Filter for the word "that" and keep each matching line.
━━━━━━━━
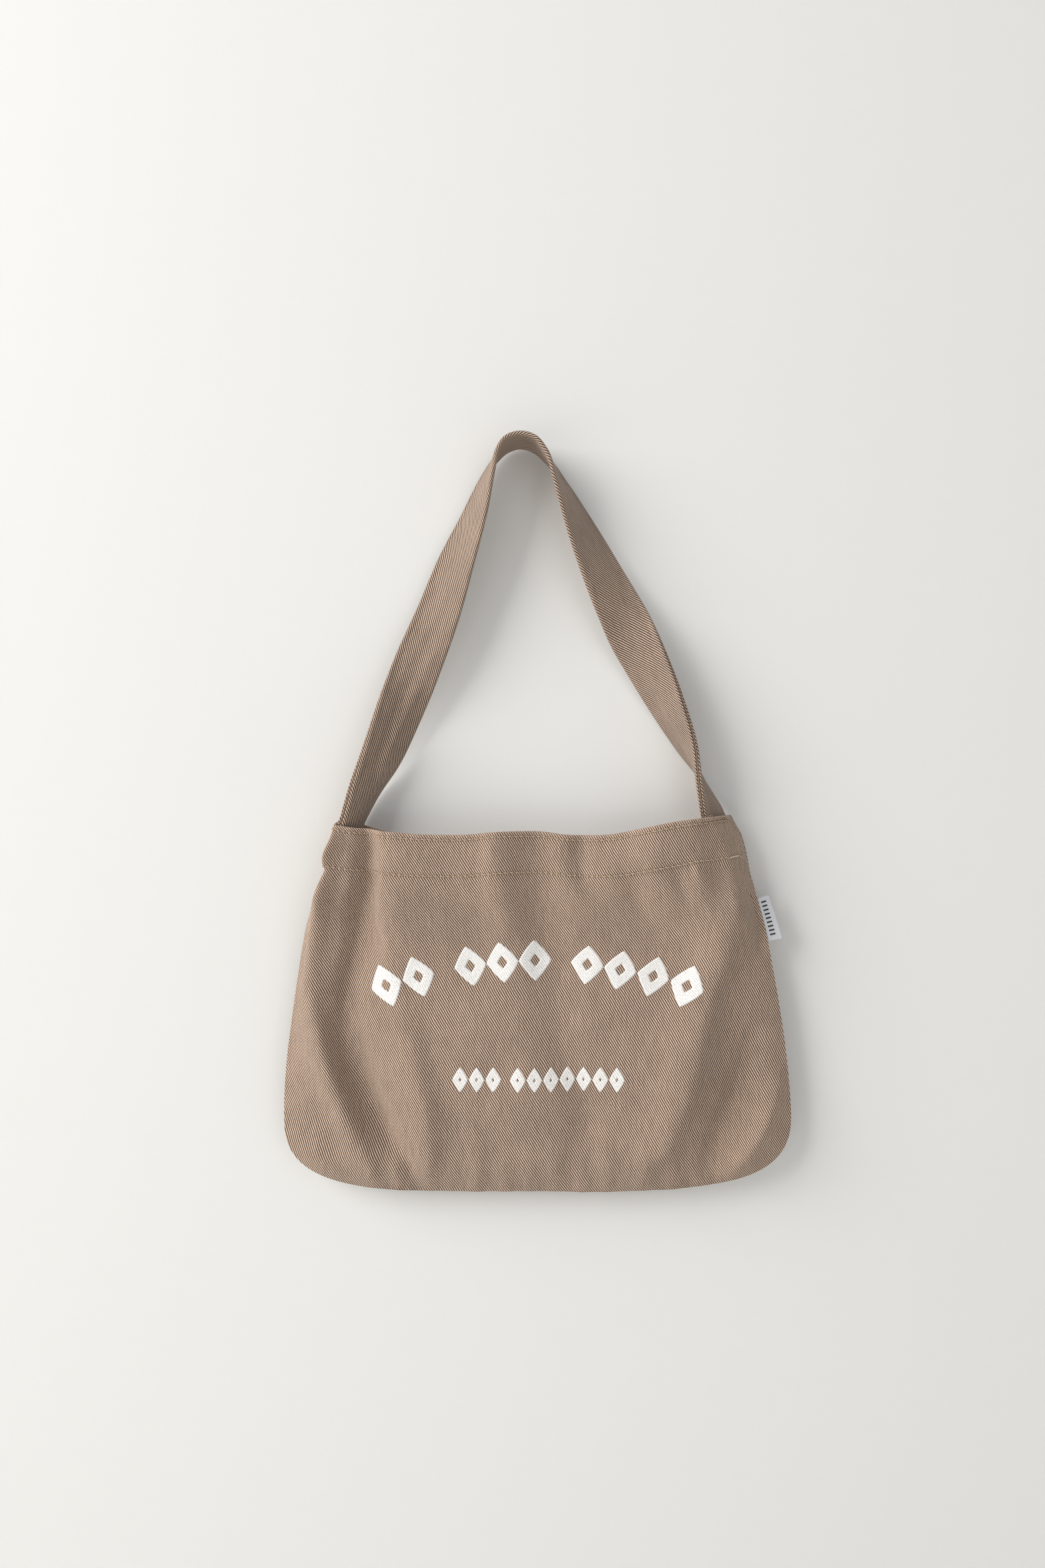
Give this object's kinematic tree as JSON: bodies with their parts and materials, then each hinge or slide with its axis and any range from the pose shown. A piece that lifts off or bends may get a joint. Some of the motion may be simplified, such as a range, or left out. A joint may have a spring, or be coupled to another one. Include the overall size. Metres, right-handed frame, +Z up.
{
  "type": "canvas tote bag",
  "caption": "Small flat twill shoulder tote with deep stitched hems, rounded bottom corners, one long sewn-in strap and a woven side label.",
  "frame": {"origin": "the underside of the strap's crest, where the peg or hook that holds the bag bears", "axes": "+Z up; +Y from the front of the bag towards what it hangs against; +X to the right of someone facing the front"},
  "size_m": [0.3202, 0.031, 0.4822],
  "materials": {
    "twill_cloth": "matt twill weave",
    "strap_cloth": "matt twill weave, creased",
    "sewing_thread": "soft sheen spun thread",
    "woven_label": "fine satin weave",
    "print_ink": "flat screen print"
  },
  "bodies": {
    "strap": {"strap": "strap_cloth", "strap_edge_stitch": "sewing_thread"},
    "bag": {"back_panel": "twill_cloth", "back_hem_ply": "twill_cloth", "back_hem_top_stitch": "sewing_thread", "back_hem_low_stitch": "sewing_thread", "seam_stitch": "sewing_thread", "seam_allowance": "twill_cloth", "seam_overlock": "sewing_thread", "strap_end_left": "strap_cloth", "strap_end_right": "strap_cloth", "strap_tack_left": "sewing_thread", "strap_tack_right": "sewing_thread"},
    "front": {"front_panel": "twill_cloth", "front_hem_ply": "twill_cloth", "front_hem_top_stitch": "sewing_thread", "front_hem_low_stitch": "sewing_thread"},
    "label": {"side_label": "woven_label"}
  },
  "joints": [
    {"name": "strap_fold", "type": "hinge", "parent": "strap", "child": "bag", "pos_m": [0, -0.0008, -0.226], "axis": [1, 0, 0], "range_deg": [-90, 90]},
    {"name": "mouth_open", "type": "hinge", "parent": "bag", "child": "front", "pos_m": [0, 0, -0.479], "axis": [1, 0, 0], "range_deg": [0, 18], "stiffness_Nm_per_rad": 0.5, "springref_deg": -3.44},
    {"name": "label_flap", "type": "hinge", "parent": "bag", "child": "label", "pos_m": [0.14597, 0, -0.309], "axis": [-0.2367, 0, 0.9716], "range_deg": [-70, 70], "stiffness_Nm_per_rad": 0.001}
  ]
}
━━━━━━━━
**Answer in full:**
Give this object's kinematic tree as JSON: bodies with their parts and materials, then each hinge or slide with its axis and any range from the pose shown. A piece that lifts off or bends may get a joint. Some of the motion may be simplified, such as a range, or left out. A joint may have a spring, or be coupled to another one. Include the overall size. Metres, right-handed frame, +Z up.
  "frame": {"origin": "the underside of the strap's crest, where the peg or hook that holds the bag bears", "axes": "+Z up; +Y from the front of the bag towards what it hangs against; +X to the right of someone facing the front"},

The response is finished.